RADICAL-Pilot (RP) is a scalable and flexible Pilot-Job system that provides application-level resource management capabilities on HPC resources. RP interfaces to various low level resource managers like Slurm, PBS(Pro), and also to various task execution backends like Slurm, OpenMPI, MPICH, PRRTE, JSRUN, Flux, Dragon, and others. Next to managing executable tasks, RP can also run Python functions on the target resources if the execution backend supports it (e.g., for RAPTOR, Dragon).

RADICAL-Pilot uses pilots in order to achieve the scalable execution of large numbers of tasks. A pilot is a job submitted to a machine in order to acquire exclusive use of a number of compute nodes, or it is started on an already acquired set of compute nodes. Once a pilot becomes active, application tasks are scheduled and executed on the resources managed by the pilot(s). The pilot can accommodate different scheduling policies and task launch mechanisms to (a) cater to the heterogeneity of resources and tasks, and (b) ensure high resource utilization for large numbers of tasks and managed compute nodes.

Citation¶

@article{radicalpilot2022,
  author={Merzky, Andre and Turilli, Matteo and Titov, Mikhail and Al-Saadi, Aymen and Jha, Shantenu},
  journal={IEEE Transactions on Parallel and Distributed Systems}, 
  title={Design and Performance Characterization of RADICAL-Pilot on Leadership-Class Platforms}, 
  year={2022},
  volume={33},
  number={4},
  pages={818-829},
  doi={10.1109/TPDS.2021.3105994}}

RADICAL-AsyncFlow¶

RADICAL-AsyncFlow (RAF) is an asynchronous scripting library for building high-performance, scalable workflows that run on HPC systems, clusters, and local machines. Designed for flexibility and speed, it allows users to compose complex workflows from async and sync tasks with clear dependencies, while ensuring efficient execution at any scale with different execution backends. It makes large-scale workflow orchestration fast and powerful.

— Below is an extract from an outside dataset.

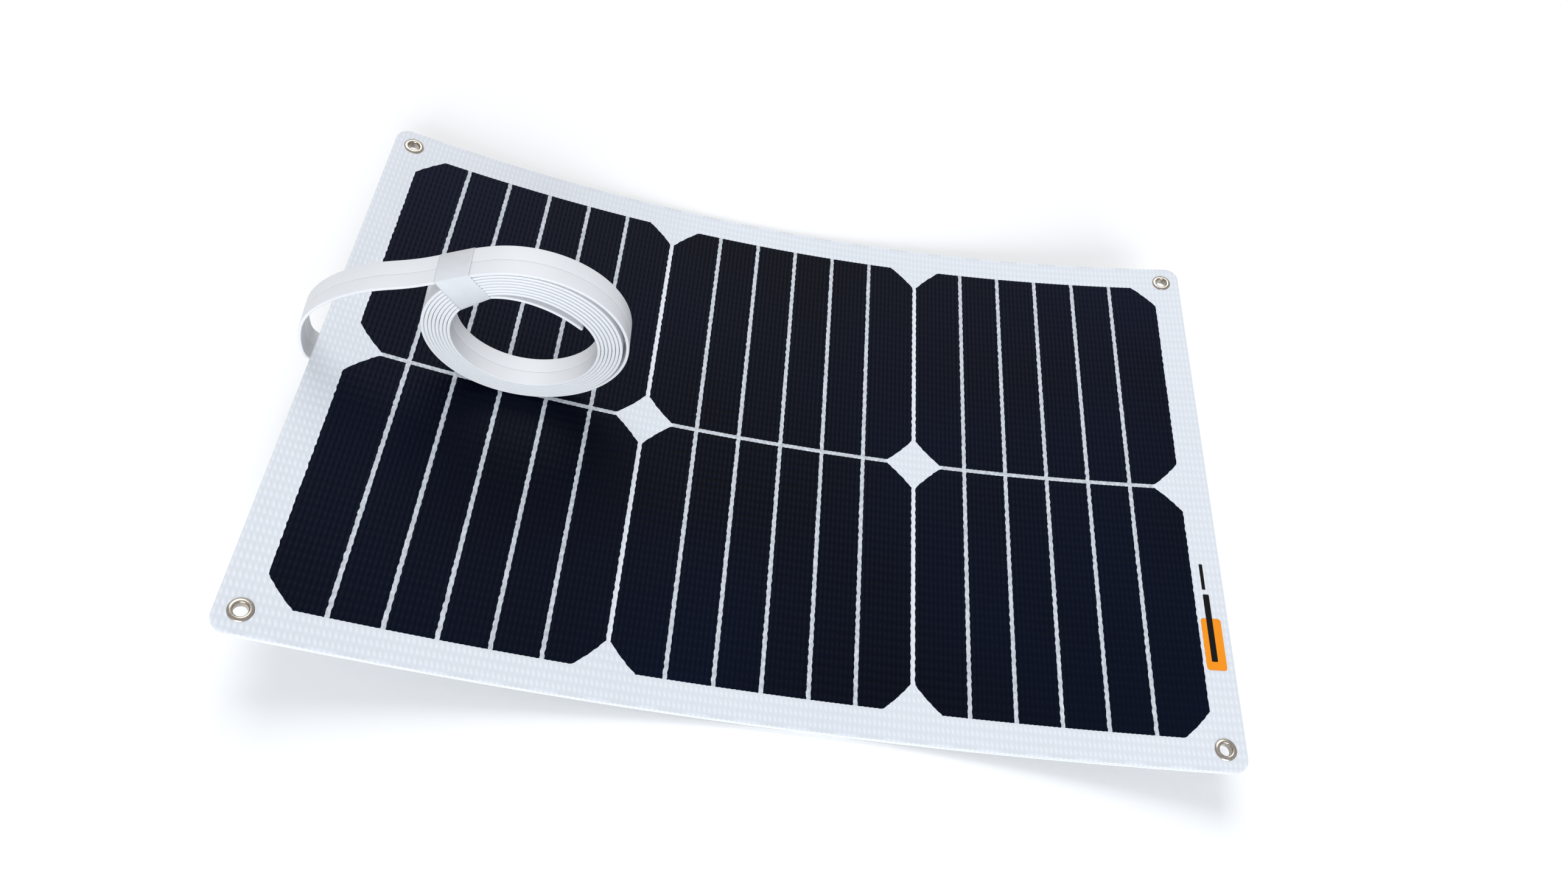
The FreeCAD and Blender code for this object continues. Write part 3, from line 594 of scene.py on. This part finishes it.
def add_tape():
    """A frosted film round the bundle, pulled straight over the joint and across the hole."""
    n = Nodes("clear_tape")
    n.set(
        color=n.mix(n.noise(220.0, 3.0), (0.76, 0.775, 0.80), (0.82, 0.835, 0.86)),
        rough=0.34,
        alpha=0.68,
        normal=n.bump(n.noise(130.0, 3.0), 0.35, 0.0003),
        specular=0.4,
    )
    gap = 0.05
    thick = CABLE_THICK / MM / 2 + gap
    out = Vector((math.cos(JOIN), math.sin(JOIN)))
    back = Vector((-math.sin(JOIN), math.cos(JOIN)))
    middle = Vector((COIL_A, COIL_Z))
    join = middle + out * (LINE_RADIUS + thick)

    def round_coil(degrees, radius):
        return middle + radius * Vector((math.cos(math.radians(degrees)), math.sin(math.radians(degrees))))

    steps = 18
    inner_left, inner_right = round_coil(147.0, 31.0), round_coil(115.5, 30.6)
    half_width = CABLE_WIDTH / MM / 2 + gap
    inner_near = half_width + FORWARD_PER_TURN * WHOLE_TURNS
    rings = []
    for i in range(steps + 1):
        share = i / steps
        reach = TAPE_REACH * (1 - share)
        if reach > 1.0:
            top = join + back * reach + out * reach * TAPE_LIFT
        else:
            top = round_coil(119.0 + reach, LINE_RADIUS + thick)
        bottom = inner_left.lerp(inner_right, share)
        corners = ((bottom, half_width), (top, half_width), (top, -half_width), (bottom, -inner_near))
        ring = []
        for (start, start_across), (end, end_across) in zip(corners, corners[1:] + corners[:1]):
            for step in (0.03, 0.5, 0.97):
                place = start.lerp(end, step)
                across = start_across + (end_across - start_across) * step
                ring.append(in_plane(place.x, place.y) + ACROSS * across * MM)
        rings.append(ring)
    size = len(rings[0])
    verts = [point for ring in rings for point in ring]
    faces = []
    for i in range(steps):
        for k in range(size):
            a, b = i * size + k, i * size + (k + 1) % size
            faces.append((a, b, b + size, a + size))
    piece = mesh_piece("tape_wrap", verts, faces, n.material)
    recalc(piece)
    mark_sharp(piece, 60)
    thicken = piece.modifiers.new("film", "SOLIDIFY")
    thicken.thickness = TAPE_FILM
    thicken.offset = 1
    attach(piece, "root")
    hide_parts("coil_tape")
    return piece


def add_cable(tape):
    """Both cores from the gland to the cut, with the copper inside them."""
    jacket = jacket_material()
    copper = plain("bare_copper", (0.70, 0.38, 0.22), (0.80, 0.47, 0.30), 0.30, 1500.0, 0.00001, metal=1.0)
    for name, side, carried in (("front", -1, [tape]), ("rear", 1, [])):
        offset = side * CABLE_WIDTH / 4
        path = cable_line(f"core_line_{name}", offset)
        core = sweep(f"cable_core_{name}", path, core_profile(side), jacket)
        half_width, half_thick = 2.3 * MM, 0.25 * MM
        strip = [
            (-half_width, half_thick),
            (half_width, half_thick),
            (half_width, -half_thick),
            (-half_width, -half_thick),
        ]
        tip = path[-1] + (path[-1] - path[-2]).normalized() * 0.1 * MM
        wire = sweep(f"core_wire_{name}", path[:-1] + [tip], strip, copper)
        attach(core, "root")
        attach(wire, "root")
        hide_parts(f"cable_tail_{name}", f"cable_coil_{name}")
        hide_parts("cable_conductors")


add_cable(add_tape())
add_face()


# ---------------------------------------------------------------- carried-over CAD nodes
def dress(material, *names):
    """Put one material in every slot of the named CAD nodes."""
    for name in names:
        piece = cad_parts[name]
        if not piece.material_slots:
            piece.data.materials.append(None)
        for slot in piece.material_slots:
            slot.material = material


def dress_nodes():
    silicon = plain("solar_cell", (0.010, 0.013, 0.028), (0.016, 0.020, 0.040), 0.30, 900.0, 0.00001)
    tinned = plain("tinned_copper", (0.62, 0.62, 0.60), (0.74, 0.74, 0.71), 0.32, 1200.0, 0.00001, metal=1.0)
    copper = bpy.data.materials["bare_copper"]
    film = plain("back_film", (0.66, 0.68, 0.71), (0.72, 0.74, 0.765), 0.48, 1400.0, 0.00003)
    board = plain("rear_board", (0.70, 0.73, 0.66), (0.80, 0.82, 0.74), 0.55, 1100.0, 0.00004)
    milky = plain("milky_layer", (0.66, 0.69, 0.74), (0.72, 0.75, 0.79), 0.35, 800.0, 0.00002)
    moulded = plain("box_plastic", (0.62, 0.62, 0.61), (0.70, 0.70, 0.69), 0.50, 2200.0, 0.00004)
    rubber = plain("gland_rubber", (0.60, 0.60, 0.60), (0.68, 0.68, 0.67), 0.62, 1800.0, 0.00004)
    pad = plain("adhesive_pad", (0.05, 0.05, 0.055), (0.08, 0.08, 0.085), 0.75, 1500.0, 0.0001)
    epoxy = plain("diode_body", (0.02, 0.02, 0.02), (0.035, 0.035, 0.035), 0.45, 2000.0, 0.00003)
    dress(silicon, *[f"cell_strip_{i:02d}" for i in range(1, 37)])
    dress(tinned, "bus_ribbons", "terminals")
    dress(copper, "cell_links")
    dress(film, "back_sheet")
    dress(board, "rear_board")
    dress(milky, "rear_encapsulant", "encapsulant_round_links", "encapsulant_between_cells")
    dress(moulded, "junction_case", "junction_lid")
    dress(rubber, "cable_gland")
    dress(pad, "junction_adhesive")
    dress(epoxy, "bypass_diode")


dress_nodes()


# ---------------------------------------------------------------- eyelets
def add_eyelets():
    metal = Nodes("nickel_plate")
    worn = metal.noise(900.0, 4.0)
    metal.set(
        color=metal.mix(worn, (0.40, 0.35, 0.29), (0.56, 0.51, 0.44)),
        rough=metal.spread(worn, 0.3, 0.7, 0.20, 0.38),
        metal=1.0,
        normal=metal.bump(metal.noise(700.0, 2.0), 0.15, 0.00004),
    )
    rim = 0.6
    top = TOP_LEVEL / MM
    hole, flange = EYELET_HOLE / MM, EYELET_FLANGE / MM
    # Rolled flange, barrel and the curl behind the washer: (radius, height) in mm.
    section = [(hole, -1.1), (hole, top - 0.1), (hole + 0.12, top + 0.28), (hole + 0.35, top + 0.48)]
    section += [(hole + 0.70, top + rim), (hole + 1.15, top + rim - 0.03), (flange - 0.55, top + 0.42)]
    section += [(flange - 0.2, top + 0.24), (flange, top + 0.04), (flange - 0.05, top)]
    section += [(hole + 0.5, top - 0.02), (hole + 0.5, -0.5), (hole + 1.45, -0.52), (hole + 1.5, -0.7)]
    section += [(hole + 1.2, -1.0), (hole + 0.6, -1.1)]
    steps = 64
    verts, faces = [], []
    for side_u in (-1, 1):
        for side_v in (-1, 1):
            u, v = side_u * EYELET_U, side_v * EYELET_V
            normal = surface_normal(u, v)
            first = Vector((-math.sin(BEND_SKEW), math.cos(BEND_SKEW), 0)).cross(normal)
            second = normal.cross(first)
            origin = on_sheet(u, v)
            base = len(verts)
            for i in range(steps):
                angle = 2 * math.pi * i / steps
                outward = first * math.cos(angle) + second * math.sin(angle)
                verts += [origin + outward * r * MM + normal * z * MM for r, z in section]
            size = len(section)
            for i in range(steps):
                for k in range(size):
                    a, b = base + i * size + k, base + i * size + (k + 1) % size
                    c, d = base + (i + 1) % steps * size + (k + 1) % size, base + (i + 1) % steps * size + k
                    faces.append((a, b, c, d))
    piece = mesh_piece("eyelet_rings", verts, faces, metal.material)
    recalc(piece)
    mark_sharp(piece, 50)
    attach(piece, "root")
    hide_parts("eyelets")
    dress(metal.material, "eyelet_washers")


add_eyelets()


# ---------------------------------------------------------------- printed patch
def surface_patch(name, loop, level, thick, material):
    """A thin flat-lying patch that follows the sheet."""
    spacing = 3 * MM
    edge = filled(loop, spacing)
    points = [Vector(p) for p in edge]
    edges = [(i, (i + 1) % len(edge)) for i in range(len(edge))]
    flat, _, triangles, *_ = geometry.delaunay_2d_cdt(points, edges, [], 1, 1e-7)
    verts = [on_sheet(p.x, p.y, level + thick) for p in flat] + [on_sheet(p.x, p.y, level) for p in flat]
    count, ring = len(flat), len(edge)
    faces = [tuple(t) for t in triangles] + [tuple(count + k for k in reversed(t)) for t in triangles]
    faces += [(i, count + i, count + (i + 1) % ring, (i + 1) % ring) for i in range(ring)]
    piece = mesh_piece(name, verts, faces, material, smooth=False)
    recalc(piece)
    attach(piece, "root")
    return piece


def moved(loop, u, v):
    return [(a + u, b + v) for a, b in loop]


def add_label():
    """A plain orange block with two dark bars where the sheet's print would be."""
    orange = plain(
        "label_orange", (0.82, 0.25, 0.006), (0.90, 0.30, 0.010), 0.5, 900.0, 0.00002, specular=0.15
    )
    ink = plain(
        "label_ink", (0.006, 0.006, 0.007), (0.012, 0.011, 0.012), 0.6, 900.0, 0.00001, specular=0.05
    )
    # Name, middle (u, v), width, length, height over the face in mm, material.
    blocks = (
        ("label_block", 0.2098, -0.0815, 0.0092, 0.0250, 0.0, orange),
        ("label_bar_wide", 0.2092, -0.0735, 0.0028, 0.0330, 0.05, ink),
        ("label_bar_slim", 0.2086, -0.0480, 0.0016, 0.0130, 0.05, ink),
    )
    for name, u, v, width, length, level, material in blocks:
        patch = surface_patch(
            name,
            moved(rounded_loop(width, length, width * 0.16), u, v),
            TOP_LEVEL + level * MM,
            0.05 * MM,
            material,
        )
        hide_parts("rating_label")


add_label()


# ---------------------------------------------------------------- floor and light
def add_stage():
    n = Nodes("studio_floor")
    n.set(color=n.mix(n.noise(3.0, 2.0), (0.955, 0.955, 0.955), (0.97, 0.97, 0.97)), rough=0.9)
    size = 12.0
    corners = [(-size, -size, 0), (size, -size, 0), (size, size, 0), (-size, size, 0)]
    floor = mesh_piece("studio_floor", corners, [(0, 1, 2, 3)], n.material)


def area_light(name, place, target, size, power, color):
    data = bpy.data.lights.new(name, "AREA")
    data.shape = "DISK"
    data.size = size
    data.energy = power
    data.color = color
    light = bpy.data.objects.new(name, data)
    light.location = place
    light.rotation_euler = (Vector(target) - Vector(place)).to_track_quat("-Z", "Y").to_euler()
    bpy.context.collection.objects.link(light)


def add_light():
    world = bpy.data.worlds.new("studio")
    world.use_nodes = True
    background = world.node_tree.nodes["Background"]
    background.inputs["Color"].default_value = (0.93, 0.95, 1.0, 1.0)
    background.inputs["Strength"].default_value = 0.54
    bpy.context.scene.world = world
    area_light("top", (-0.8, 3.2, 3.8), (0, 0, 0), 3.6, 125.0, (1.0, 0.99, 0.965))
    area_light("front", (0.4, -4.6, 1.9), (0, 0, 0.03), 3.4, 205.0, (0.92, 0.965, 1.0))


add_stage()
add_light()
bpy.context.scene.view_settings.view_transform = "Standard"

With a Pythonic API, RAF makes it simple to define modular workflow components, chain them together, and adapt dynamically as tasks complete. It supports distributed and heterogeneous execution — from lightweight single-core jobs to GPU-accelerated and MPI workloads — through a pluggable backend system.

RADICAL-EnTK¶

RADICAL-EnTK (Ensemble Toolkit, EnTK) is a Python framework designed to simplify the development and execution of applications composed of many computational tasks, known as ensembles, on high-performance computing (HPC) systems. It provides high-level abstractions that separate the logical description of an application (what tasks to execute and when they should run) from the complexities of resource allocation and task scheduling (where and how tasks run). Built on top of RADICAL-Pilot, EnTK leverages a scalable, pilot-based runtime system that supports fault tolerance, interoperability, and efficient use of heterogeneous HPC platforms.

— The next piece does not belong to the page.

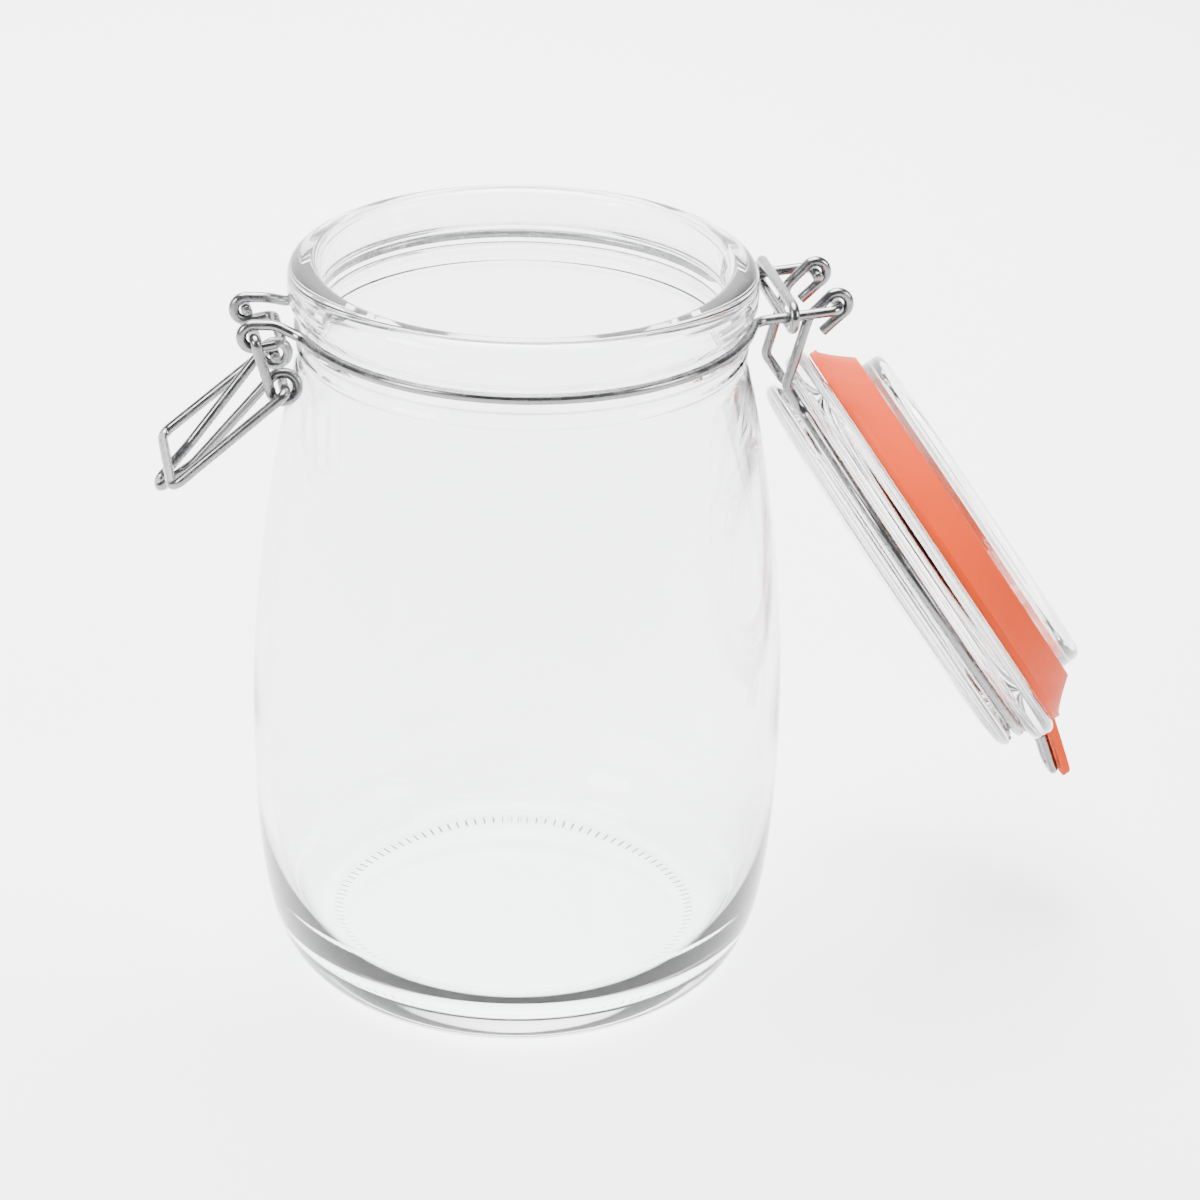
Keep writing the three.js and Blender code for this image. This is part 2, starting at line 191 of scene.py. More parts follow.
def arc(cx, cz, radius, start, end, steps=8):
    """Points of a circular arc in (radius, height), angles in degrees."""
    points = []
    for k in range(steps + 1):
        a = math.radians(start + (end - start) * k / steps)
        points.append((cx + radius * math.cos(a), cz + radius * math.sin(a)))
    return points


def bezier(p0, p1, p2, p3, steps=32):
    points = []
    for k in range(steps + 1):
        t = k / steps
        s = 1 - t
        points.append(tuple(
            s ** 3 * a + 3 * s * s * t * b + 3 * s * t * t * c + t ** 3 * d
            for a, b, c, d in zip(p0, p1, p2, p3)))
    return points


def softened(corners, radius, steps=5):
    """A run of straight pieces whose inner corners are rounded; a radius per corner, or one for all."""
    points = [corners[0]]
    radii = radius if isinstance(radius, (list, tuple)) else [radius] * (len(corners) - 2)
    for before, here, after, r in zip(corners, corners[1:], corners[2:], radii):
        corner = Vector(here)
        way_in = Vector(before) - corner
        way_out = Vector(after) - corner
        half = way_in.angle(way_out) / 2
        setback = min(r / math.tan(half), 0.48 * way_in.length, 0.48 * way_out.length)
        start = corner + way_in.normalized() * setback
        end = corner + way_out.normalized() * setback
        for k in range(steps + 1):
            t = k / steps
            points.append(tuple((1 - t) ** 2 * start + 2 * t * (1 - t) * corner + t * t * end))
    points.append(corners[-1])
    return points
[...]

EnTK models applications through three key constructs: Tasks, Stages, and Pipelines. Task encapsulates a computational unit of work, including its executable, environment, and data dependencies. Tasks that can run independently of one another are grouped into a Stage, allowing them to execute concurrently. Stages are then organized into Pipelines, where each Stage begins only after the previous one completes, thus expressing ordering and dependency relationships. By combining these abstractions, EnTK enables the creation of scalable, portable, and adaptive workflows that can be applied to diverse scientific domains, including molecular dynamics, weather modeling, and large-scale simulations.

Citation¶

@inproceedings{radicalentk2018,
  author={Balasubramanian, Vivek and Turilli, Matteo and Hu, Weiming and Lefebvre, Matthieu and Lei, Wenjie and Modrak, Ryan and Cervone, Guido and Tromp, Jeroen and Jha, Shantenu},
  booktitle={2018 IEEE International Parallel and Distributed Processing Symposium (IPDPS)}, 
  title={Harnessing the Power of Many: Extensible Toolkit for Scalable Ensemble Applications}, 
  year={2018},
  pages={536-545},
  doi={10.1109/IPDPS.2018.00063}}

Frameworks¶

ROSE¶

ROSE: RADICAL Orchestrator for Surrogate Exploration is a Python framework designed for concurrent and adaptive execution of ML learning workflows on high-performance computing (HPC) resources. It empowers scientists and engineers to develop active learning (AL) and reinforcement learning (RL) via a pre-defined Learning Policies for scientific discovery by automating the orchestration, scaling, and scheduling of tasks across CPUs, GPUs, and distributed systems.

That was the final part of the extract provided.